Debemos a Novalis, el maravilloso autor de los Himnos a la noche, la acuñación de una imagen que representaría la búsqueda de la belleza, el afán de conocimiento o la aspiración a lo infinito, pero también el amor, el destino o la vida eterna. Dicha imagen vio la luz en un famoso pasaje de su inacabada novela Enrique de Ofterdingen, pero cabe imaginar que ya antes de ser Novalis -seudónimo con el que firmaría su obra Friedrich von Hardenberg-, el joven escritor en ciernes, reconocido por su talento potencial, hubiera concebido ese símbolo o al menos que su forja posterior estuviera de algún modo ligada a la experiencia de su malogrado amor por la niña Sophie von Kühn, que marcó para siempre el breve y atormentado itinerario del poeta.
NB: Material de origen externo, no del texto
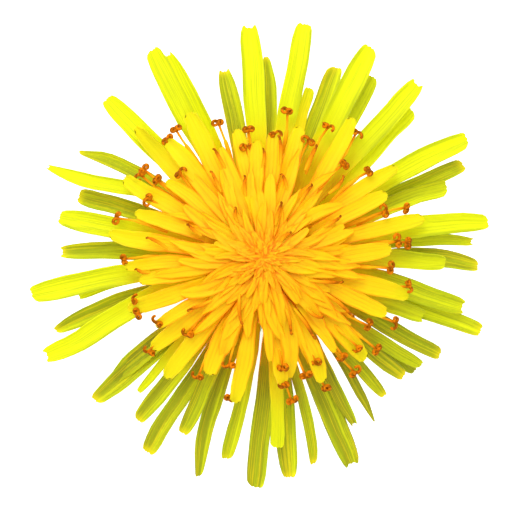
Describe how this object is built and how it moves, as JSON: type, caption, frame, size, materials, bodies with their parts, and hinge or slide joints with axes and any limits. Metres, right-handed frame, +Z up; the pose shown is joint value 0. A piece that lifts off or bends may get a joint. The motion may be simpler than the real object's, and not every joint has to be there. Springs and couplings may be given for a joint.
{
  "type": "dandelion flower head",
  "caption": "Open yellow dandelion flower head with long toothed outer ligules, golden inner ligules, curled stigmas, green bracts and a short cut stalk.",
  "frame": {"origin": "on the surface the head rests on, under the axis of the head", "axes": "+Z up along the stalk and out of the face of the bloom, +X and +Y across it as right and up in the picture"},
  "size_m": [0.0459, 0.0467, 0.0198],
  "materials": {
    "stalk_green": "satin",
    "bract_green": "satin",
    "petal_lemon": "satin",
    "petal_gold": "satin",
    "stigma_orange": "matte"
  },
  "bodies": {
    "root": {"scape": "stalk_green", "involucre": "bract_green", "outer_florets": "petal_lemon", "inner_florets": "petal_gold"}
  },
  "joints": []
}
Es lo que hizo Penelope Fitzgerald en La flor azul (1996), su última novela y acaso la más brillante de cuantas escribió la autora inglesa, ya publicada por Mondadori en los 90 y recuperada ahora por Impedimenta, sello al que debemos el conocimiento de otras novelas de Fitzgerald como La librería (1978), Inocencia (1986) o El inicio de la primavera (1988).
Localizada entre los años 1794 y 1796, por los años en que Alemania recibe las noticias de la Revolución con una mezcla de temor por las consecuencias e ilusión por el advenimiento de «una nueva edad de oro», La flor azul retrata de modo magistral la convivencia entre el viejo orden agrario y la agitación intelectual de los círculos que alumbraron el primer Romanticismo. Con ingenio y delicadeza, sin caer nunca en lo melodramático gracias a su exquisito sentido de la ironía, Fitzgerald se centra en las relaciones entre Fritz y Sophie, pero el fresco que traza va mucho más allá de la trágica historia de ambos para extenderse a sus familias o amigos y al entorno de la campiña sajona de finales del Setecientos, descrito de un modo encantador que no se queda en el mero costumbrismo. Leemos, de este modo, una suerte de biografía novelada que recrea los años de formación del joven que sería Novalis, pero el riquísimo contexto humano que lo rodea -decenas de personajes retratados, como apunta Terence Dooley, con trazos de admirable sutileza- merece la misma atención por parte de la narradora, que refleja sus caracteres de un modo cercano y a la vez distanciado, con una naturalidad asombrosa que prescinde de los golpes de efecto para seguir un procedimiento minimalista.
Desde que entra en escena Sophie, en un tramo bastante avanzado de la novela, Fitzgerald recalca la diferencia de caracteres entre el precoz intelectual y su amada niña, que se comporta de un modo brusco o indolente o demasiado desinhibido. Porque La flor azul es una novela de contrastes, el que enfrenta el idealismo arrebatado del poeta con la sencillez cotidiana de su entorno o el que se deriva de la oposición entre la formación humanística que adquirió en las prestigiosas universidades de Jena o Leipzig y su empleo, heredado del padre, como inspector en las minas de sal. Sin merma de la intensidad dramática, la autora proyecta una mirada risueña -contemporánea- que sitúa su relato a años luz de las engoladas reconstrucciones que proponen muchas de las llamadas novelas históricas, caracterizadas por una prolijidad insoportable. La estricta religiosidad del padre de Friz, de filiación pietista, es descrita con tierna comicidad -desaprobatoria pero comprensiva- como una mezcla de «interrogatorios, rezos, ansiedad, catequesis y miedo». Las especulaciones filosóficas, que ocupan la mente y los ensueños del protagonista, no muestran un respeto reverencial por los nombres de Schiller, los Schlegel, Fichte o Goethe. Los niños cuestionan los valores de sus mayores -gloriosa insolencia del hermanito, a quien llaman el ángel- y estos enfrentan las calamidades o sus propias contradicciones sin dejar de mostrar una humanísima fortaleza.
Estructurada en breves capítulos que no siguen un desarrollo lineal, La flor azul narra una historia hermosa, agridulce y profundamente conmovedora. No es necesario que el lector que desee disfrutarla esté familiarizado con la trayectoria o la obra de Novalis, pero los interesados en el poeta o en las evoluciones del movimiento romántico encontrarán en la novela una deliciosa e inteligente aproximación que rehúye los conceptos abstractos para restituir el humus en el que se forjaron. La tierra nutricia, las vidas afanosas y razonablemente imperfectas sin las que las ideas elevadas no son más que vanas fantasmagorías.